Depuis ses éclatantes années 70, elle n’avait jamais arrêté, en fait. Ni au théâtre, ni au cinéma et, il y a un peu plus d’un an, en janvier/février 2023, elle était en scène, sous la direction de Galin Stoev dans Oncle Vania de Tchekhov, à Toulouse, puis à l’Odéon. Elle était Maria Vassilievna, cheveux éclaircis pour l’occasion. Avec Galin Stoev, quelque douze années auparavant, elle était l’une des héroïnes d’un spectacle inoubliable, donné à la Colline, Danse « Dehli » d’Ivan Viripaev. Deux mille onze…est-ce possible, on s’en souvient comme d’hier. Avec un garçon, Fabrice Adde et quatre autres filles, Anna Cervinka, Valentine Gérard, Océane Mozas, Marie-Christine Orry,
Que retenir d’une comédienne qui a travaillé cinquante années durant, dans l’intransigeance, la vitalité, la sensibilité ? La mémoire que l’on a d’une artiste telle que Caroline Chaniolleau est dense et trouble. Parfois, il est difficile de mettre des dates. Brecht aux Bouffes du Nord avec Rote Rïbe et Hans-Peter Cloos, l’image que l’on a dans le crâne, le cœur, est si vive qu’elle semble d’hier. Or elle a des dizaines d’années…Elle s’est inscrite au plus profond. Plus récemment, Don Juan revient de guerre, d’Odon von Horvath, sous la direction de Jacques Osinski, à Grenoble et à l’Athénée. Plus loin encore des mises en scène de Jean-Pierre Vincent, fidèle, de Dominique Pitoiset, d’André Engel, de Sophie Loucachevsky, de Lukas Hemleb, de Joël Jouanneau.

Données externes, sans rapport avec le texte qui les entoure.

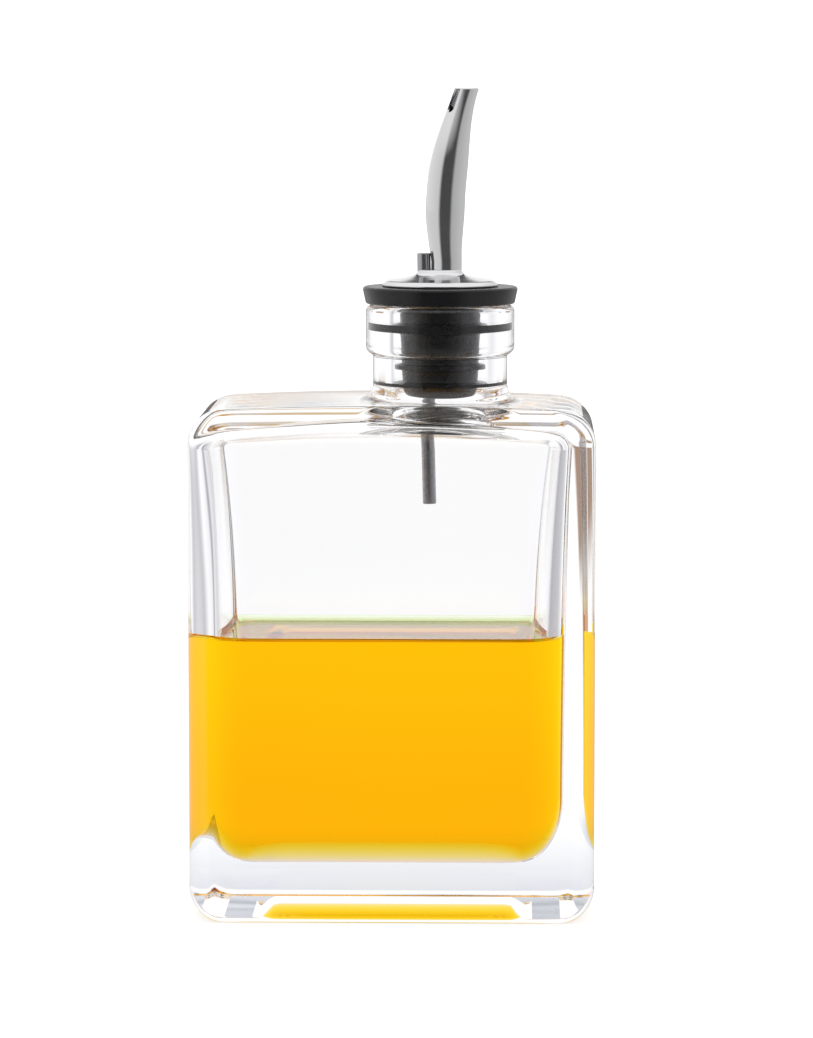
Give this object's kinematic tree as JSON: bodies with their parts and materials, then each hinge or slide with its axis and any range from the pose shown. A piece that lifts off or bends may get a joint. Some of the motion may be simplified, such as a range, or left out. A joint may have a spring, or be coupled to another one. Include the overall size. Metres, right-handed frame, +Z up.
{
  "type": "glass oil bottle",
  "caption": "Rectangular clear glass bottle of golden oil with an off-centre neck and a push-in metal pourer in a black rubber stopper.",
  "frame": {"origin": "centre of the bottle's footprint, on the surface it stands on", "axes": "+Z up, front face towards -Y, neck and pourer towards +X"},
  "size_m": [0.078, 0.045, 0.1594],
  "materials": {
    "glass": "clear polished soda-lime glass",
    "oil": "clear golden liquid",
    "stopper_rubber": "satin black moulded rubber",
    "bright_metal": "polished",
    "tube_steel": "drawn stainless tube"
  },
  "bodies": {
    "bottle": {"glass_bottle": "glass", "oil_fill": "oil"},
    "stopper": {"rubber_stopper": "stopper_rubber"},
    "pourer": {"collar": "bright_metal", "flow_tube": "tube_steel", "pour_spout": "bright_metal", "breather_tube": "tube_steel"}
  },
  "joints": [
    {"name": "stopper_pull", "type": "slide", "parent": "bottle", "child": "stopper", "axis": [0, 0, 1], "range_m": [0, 0.06]},
    {"name": "spout_swivel", "type": "hinge", "parent": "stopper", "child": "pourer", "pos_m": [0.009, 0, 0.12], "axis": [0, 0, 1], "continuous": true}
  ]
}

Au cinéma, à la télévision, elle a aussi travaillé sous la direction de réalisateurs qui ont su mettre en valeur et sa beauté, sa photogénie, son tempérament. Dans le désordre, Kurys, Garrel, Moati, Frydland, Allio, Béhat, Feret, Paolo Rocha, Gantillon tant d’autres.
Les comédiens nous criblent d’ondes étranges. Ils ne sont pas seulement les personnages. Ils sont eux. Eux-mêmes. Exposés et mystérieux. Nous pourrions énumérer spectacles, personnages. Mais ce serait artificiel.
Mieux vaut dire. La vie est ainsi. La veille de la mort de Caroline, la dernière des quatre sœurs Chaniolleau, a mis au monde une petite fille. Elle se prénomme Lottie, Suzanne, Caroline.
Sa famille et ses amies et amis diront adieu à Caroline Chaniolleau le 21 juin, à 10h30, Coupole du Crématorium du Père-Lachaise.